■ Short exercise ■
Return only the lines between the line holding "band: bandPlates.lower.front.face, ...tassetFaces" and the line holding "bpy.context.scene.collection.objects.link(empty)", the two boundary lines included, exactly as they appear.

--------------------------------

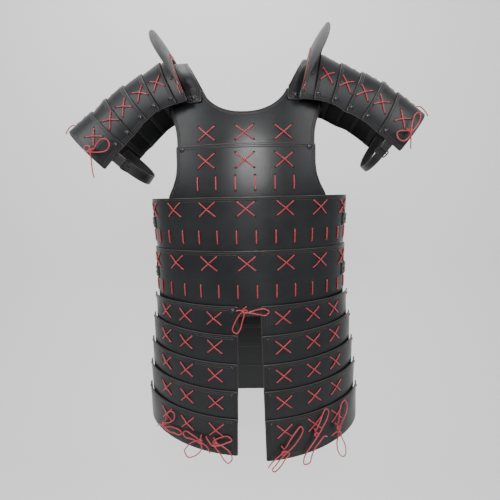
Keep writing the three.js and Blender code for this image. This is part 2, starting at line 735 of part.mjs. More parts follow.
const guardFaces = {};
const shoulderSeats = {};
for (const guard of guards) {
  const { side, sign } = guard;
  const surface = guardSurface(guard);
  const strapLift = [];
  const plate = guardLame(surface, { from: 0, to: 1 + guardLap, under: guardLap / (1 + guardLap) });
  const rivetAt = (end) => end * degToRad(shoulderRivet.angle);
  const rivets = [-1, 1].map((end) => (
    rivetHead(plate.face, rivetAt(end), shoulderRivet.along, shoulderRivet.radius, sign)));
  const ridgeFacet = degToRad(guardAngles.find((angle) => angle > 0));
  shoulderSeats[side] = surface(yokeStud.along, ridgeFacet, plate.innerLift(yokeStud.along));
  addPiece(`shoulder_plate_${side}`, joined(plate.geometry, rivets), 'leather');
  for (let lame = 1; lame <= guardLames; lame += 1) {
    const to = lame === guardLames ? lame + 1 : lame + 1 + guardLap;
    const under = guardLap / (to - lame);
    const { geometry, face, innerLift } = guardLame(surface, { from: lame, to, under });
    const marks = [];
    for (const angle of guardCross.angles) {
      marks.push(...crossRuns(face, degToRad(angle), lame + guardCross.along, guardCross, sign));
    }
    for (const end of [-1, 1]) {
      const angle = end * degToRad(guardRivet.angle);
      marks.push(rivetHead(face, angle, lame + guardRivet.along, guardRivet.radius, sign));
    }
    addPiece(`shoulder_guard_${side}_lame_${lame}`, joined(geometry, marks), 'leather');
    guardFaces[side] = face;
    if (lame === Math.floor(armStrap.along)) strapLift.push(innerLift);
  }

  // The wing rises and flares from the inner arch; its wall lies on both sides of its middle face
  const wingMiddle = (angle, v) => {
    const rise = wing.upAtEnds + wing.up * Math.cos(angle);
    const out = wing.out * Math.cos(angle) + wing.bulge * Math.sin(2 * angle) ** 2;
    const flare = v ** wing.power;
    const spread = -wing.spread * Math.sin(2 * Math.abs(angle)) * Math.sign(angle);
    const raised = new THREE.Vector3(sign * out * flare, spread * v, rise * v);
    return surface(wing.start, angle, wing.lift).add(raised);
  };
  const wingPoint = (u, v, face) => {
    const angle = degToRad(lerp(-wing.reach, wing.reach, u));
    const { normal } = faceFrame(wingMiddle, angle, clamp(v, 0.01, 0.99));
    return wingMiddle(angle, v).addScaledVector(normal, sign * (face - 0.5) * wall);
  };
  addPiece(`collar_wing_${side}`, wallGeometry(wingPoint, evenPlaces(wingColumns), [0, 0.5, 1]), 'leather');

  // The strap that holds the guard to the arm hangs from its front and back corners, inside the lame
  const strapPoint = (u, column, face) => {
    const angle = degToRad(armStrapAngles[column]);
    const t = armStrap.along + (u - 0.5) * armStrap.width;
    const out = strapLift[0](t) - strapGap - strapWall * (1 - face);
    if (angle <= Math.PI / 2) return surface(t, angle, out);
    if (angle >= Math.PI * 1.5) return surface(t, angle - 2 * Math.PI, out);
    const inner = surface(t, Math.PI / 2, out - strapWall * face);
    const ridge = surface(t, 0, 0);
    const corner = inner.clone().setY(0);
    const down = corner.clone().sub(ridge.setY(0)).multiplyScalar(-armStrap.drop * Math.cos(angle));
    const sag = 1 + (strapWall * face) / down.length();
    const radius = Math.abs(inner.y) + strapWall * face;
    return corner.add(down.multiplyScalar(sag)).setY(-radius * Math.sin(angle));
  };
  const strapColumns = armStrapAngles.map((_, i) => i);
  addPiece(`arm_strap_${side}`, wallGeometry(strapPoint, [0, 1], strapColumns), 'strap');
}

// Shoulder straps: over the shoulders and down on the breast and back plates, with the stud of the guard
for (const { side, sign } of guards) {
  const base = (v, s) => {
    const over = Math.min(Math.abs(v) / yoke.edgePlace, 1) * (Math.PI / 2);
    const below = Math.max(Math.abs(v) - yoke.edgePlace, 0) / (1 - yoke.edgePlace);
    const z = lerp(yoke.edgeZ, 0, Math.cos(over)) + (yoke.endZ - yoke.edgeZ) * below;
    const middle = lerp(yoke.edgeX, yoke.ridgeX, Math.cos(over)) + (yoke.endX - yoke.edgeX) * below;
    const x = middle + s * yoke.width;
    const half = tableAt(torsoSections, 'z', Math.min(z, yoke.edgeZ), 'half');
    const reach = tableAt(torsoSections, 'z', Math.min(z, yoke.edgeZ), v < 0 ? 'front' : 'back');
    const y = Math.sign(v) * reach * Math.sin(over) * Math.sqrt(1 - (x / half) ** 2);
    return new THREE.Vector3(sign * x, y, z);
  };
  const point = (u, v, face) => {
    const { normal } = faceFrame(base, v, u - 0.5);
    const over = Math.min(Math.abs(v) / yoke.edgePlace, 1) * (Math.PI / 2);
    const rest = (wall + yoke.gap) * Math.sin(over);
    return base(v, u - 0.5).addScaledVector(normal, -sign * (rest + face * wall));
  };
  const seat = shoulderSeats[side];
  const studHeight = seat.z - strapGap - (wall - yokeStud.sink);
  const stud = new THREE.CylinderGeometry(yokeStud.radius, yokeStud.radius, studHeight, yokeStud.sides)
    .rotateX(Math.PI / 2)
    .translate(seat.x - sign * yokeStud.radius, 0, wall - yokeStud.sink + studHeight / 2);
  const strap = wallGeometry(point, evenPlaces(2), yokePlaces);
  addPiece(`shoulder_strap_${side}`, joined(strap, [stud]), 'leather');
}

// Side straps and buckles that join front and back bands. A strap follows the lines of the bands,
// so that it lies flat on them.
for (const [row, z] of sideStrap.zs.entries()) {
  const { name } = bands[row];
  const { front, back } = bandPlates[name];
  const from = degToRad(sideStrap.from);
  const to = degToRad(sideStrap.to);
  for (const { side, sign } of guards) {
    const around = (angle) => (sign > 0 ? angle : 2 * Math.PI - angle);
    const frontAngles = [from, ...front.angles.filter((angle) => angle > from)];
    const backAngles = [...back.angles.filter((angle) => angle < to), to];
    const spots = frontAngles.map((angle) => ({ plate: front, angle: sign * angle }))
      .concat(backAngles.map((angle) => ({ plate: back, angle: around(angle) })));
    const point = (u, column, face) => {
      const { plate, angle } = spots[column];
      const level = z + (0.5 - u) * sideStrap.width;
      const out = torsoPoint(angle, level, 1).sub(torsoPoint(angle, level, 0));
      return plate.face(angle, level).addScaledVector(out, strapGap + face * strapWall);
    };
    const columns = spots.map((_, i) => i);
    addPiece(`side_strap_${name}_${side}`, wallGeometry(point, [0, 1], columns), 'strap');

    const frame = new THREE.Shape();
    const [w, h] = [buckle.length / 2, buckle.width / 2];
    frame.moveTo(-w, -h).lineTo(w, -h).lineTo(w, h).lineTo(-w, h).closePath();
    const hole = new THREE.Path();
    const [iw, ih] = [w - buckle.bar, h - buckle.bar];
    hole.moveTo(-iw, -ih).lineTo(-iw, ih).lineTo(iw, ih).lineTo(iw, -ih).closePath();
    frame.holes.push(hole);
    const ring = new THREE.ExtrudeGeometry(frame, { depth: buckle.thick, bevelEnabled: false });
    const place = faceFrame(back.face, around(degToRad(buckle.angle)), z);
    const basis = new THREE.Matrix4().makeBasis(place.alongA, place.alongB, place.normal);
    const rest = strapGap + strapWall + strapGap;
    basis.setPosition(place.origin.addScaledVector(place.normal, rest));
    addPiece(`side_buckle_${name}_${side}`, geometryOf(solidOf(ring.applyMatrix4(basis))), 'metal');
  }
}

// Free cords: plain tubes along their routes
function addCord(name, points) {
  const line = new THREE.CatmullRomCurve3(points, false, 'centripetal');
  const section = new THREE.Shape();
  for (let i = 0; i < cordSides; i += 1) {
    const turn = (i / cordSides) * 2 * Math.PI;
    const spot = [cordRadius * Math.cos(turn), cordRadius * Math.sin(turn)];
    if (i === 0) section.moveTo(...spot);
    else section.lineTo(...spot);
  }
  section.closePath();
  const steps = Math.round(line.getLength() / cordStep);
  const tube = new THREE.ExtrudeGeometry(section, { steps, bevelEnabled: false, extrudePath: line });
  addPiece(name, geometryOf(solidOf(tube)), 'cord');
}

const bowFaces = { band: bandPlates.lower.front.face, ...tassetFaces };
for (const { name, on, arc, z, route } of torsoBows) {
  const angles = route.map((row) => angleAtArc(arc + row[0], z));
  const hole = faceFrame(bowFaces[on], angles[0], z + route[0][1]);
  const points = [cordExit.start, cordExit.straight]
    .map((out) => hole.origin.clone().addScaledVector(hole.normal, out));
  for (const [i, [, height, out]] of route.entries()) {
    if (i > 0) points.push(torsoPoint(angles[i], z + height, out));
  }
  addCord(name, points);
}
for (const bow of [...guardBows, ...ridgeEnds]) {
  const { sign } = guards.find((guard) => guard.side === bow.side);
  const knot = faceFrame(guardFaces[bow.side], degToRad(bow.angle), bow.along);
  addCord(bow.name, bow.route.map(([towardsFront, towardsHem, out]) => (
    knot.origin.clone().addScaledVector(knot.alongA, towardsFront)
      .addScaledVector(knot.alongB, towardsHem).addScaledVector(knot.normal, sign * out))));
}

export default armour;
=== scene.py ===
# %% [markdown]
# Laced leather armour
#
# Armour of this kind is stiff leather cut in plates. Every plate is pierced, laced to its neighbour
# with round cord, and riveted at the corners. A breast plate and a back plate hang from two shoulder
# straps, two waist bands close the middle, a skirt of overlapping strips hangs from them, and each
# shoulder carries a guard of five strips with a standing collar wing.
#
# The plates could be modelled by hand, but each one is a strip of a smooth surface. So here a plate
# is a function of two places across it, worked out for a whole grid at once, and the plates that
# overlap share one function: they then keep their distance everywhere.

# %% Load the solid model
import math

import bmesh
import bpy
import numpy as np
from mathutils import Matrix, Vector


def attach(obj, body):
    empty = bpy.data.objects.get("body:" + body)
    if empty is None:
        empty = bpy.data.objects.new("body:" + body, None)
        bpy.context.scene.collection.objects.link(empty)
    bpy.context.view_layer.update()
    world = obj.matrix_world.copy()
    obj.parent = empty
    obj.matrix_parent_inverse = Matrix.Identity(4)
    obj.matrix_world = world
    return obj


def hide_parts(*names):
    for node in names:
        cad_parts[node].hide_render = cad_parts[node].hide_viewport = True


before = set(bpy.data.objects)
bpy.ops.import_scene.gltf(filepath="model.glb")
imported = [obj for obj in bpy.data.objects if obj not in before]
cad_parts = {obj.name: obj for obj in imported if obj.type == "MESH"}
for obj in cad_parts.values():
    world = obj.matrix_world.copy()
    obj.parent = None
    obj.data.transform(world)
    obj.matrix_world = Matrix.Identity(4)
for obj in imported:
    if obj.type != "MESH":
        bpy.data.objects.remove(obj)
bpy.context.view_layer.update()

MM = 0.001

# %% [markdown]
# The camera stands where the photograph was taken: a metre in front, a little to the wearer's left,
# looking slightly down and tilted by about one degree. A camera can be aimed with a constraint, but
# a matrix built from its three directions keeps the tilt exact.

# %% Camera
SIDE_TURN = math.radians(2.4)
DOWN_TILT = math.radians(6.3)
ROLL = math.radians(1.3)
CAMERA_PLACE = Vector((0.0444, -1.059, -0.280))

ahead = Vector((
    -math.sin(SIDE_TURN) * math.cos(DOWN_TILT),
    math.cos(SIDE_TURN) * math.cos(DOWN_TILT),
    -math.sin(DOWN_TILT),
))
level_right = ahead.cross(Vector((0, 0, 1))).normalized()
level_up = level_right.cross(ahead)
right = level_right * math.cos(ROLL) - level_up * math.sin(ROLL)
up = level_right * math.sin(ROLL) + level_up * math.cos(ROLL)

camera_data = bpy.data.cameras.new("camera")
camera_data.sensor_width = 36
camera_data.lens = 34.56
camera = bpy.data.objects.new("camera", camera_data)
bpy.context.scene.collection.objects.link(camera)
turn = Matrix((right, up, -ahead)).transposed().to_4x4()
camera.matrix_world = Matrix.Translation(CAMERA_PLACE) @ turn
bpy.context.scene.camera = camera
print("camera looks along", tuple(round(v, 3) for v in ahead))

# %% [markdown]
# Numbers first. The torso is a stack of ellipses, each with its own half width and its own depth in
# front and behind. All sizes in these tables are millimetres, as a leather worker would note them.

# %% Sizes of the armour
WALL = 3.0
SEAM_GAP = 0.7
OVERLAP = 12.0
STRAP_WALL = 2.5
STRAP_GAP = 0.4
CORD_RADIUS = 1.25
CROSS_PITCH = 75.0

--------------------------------

■ Written reply ■
const bowFaces = { band: bandPlates.lower.front.face, ...tassetFaces };
for (const { name, on, arc, z, route } of torsoBows) {
  const angles = route.map((row) => angleAtArc(arc + row[0], z));
  const hole = faceFrame(bowFaces[on], angles[0], z + route[0][1]);
  const points = [cordExit.start, cordExit.straight]
    .map((out) => hole.origin.clone().addScaledVector(hole.normal, out));
  for (const [i, [, height, out]] of route.entries()) {
    if (i > 0) points.push(torsoPoint(angles[i], z + height, out));
  }
  addCord(name, points);
}
for (const bow of [...guardBows, ...ridgeEnds]) {
  const { sign } = guards.find((guard) => guard.side === bow.side);
  const knot = faceFrame(guardFaces[bow.side], degToRad(bow.angle), bow.along);
  addCord(bow.name, bow.route.map(([towardsFront, towardsHem, out]) => (
    knot.origin.clone().addScaledVector(knot.alongA, towardsFront)
      .addScaledVector(knot.alongB, towardsHem).addScaledVector(knot.normal, sign * out))));
}

export default armour;
=== scene.py ===
# %% [markdown]
# Laced leather armour
#
# Armour of this kind is stiff leather cut in plates. Every plate is pierced, laced to its neighbour
# with round cord, and riveted at the corners. A breast plate and a back plate hang from two shoulder
# straps, two waist bands close the middle, a skirt of overlapping strips hangs from them, and each
# shoulder carries a guard of five strips with a standing collar wing.
#
# The plates could be modelled by hand, but each one is a strip of a smooth surface. So here a plate
# is a function of two places across it, worked out for a whole grid at once, and the plates that
# overlap share one function: they then keep their distance everywhere.

# %% Load the solid model
import math

import bmesh
import bpy
import numpy as np
from mathutils import Matrix, Vector


def attach(obj, body):
    empty = bpy.data.objects.get("body:" + body)
    if empty is None:
        empty = bpy.data.objects.new("body:" + body, None)
        bpy.context.scene.collection.objects.link(empty)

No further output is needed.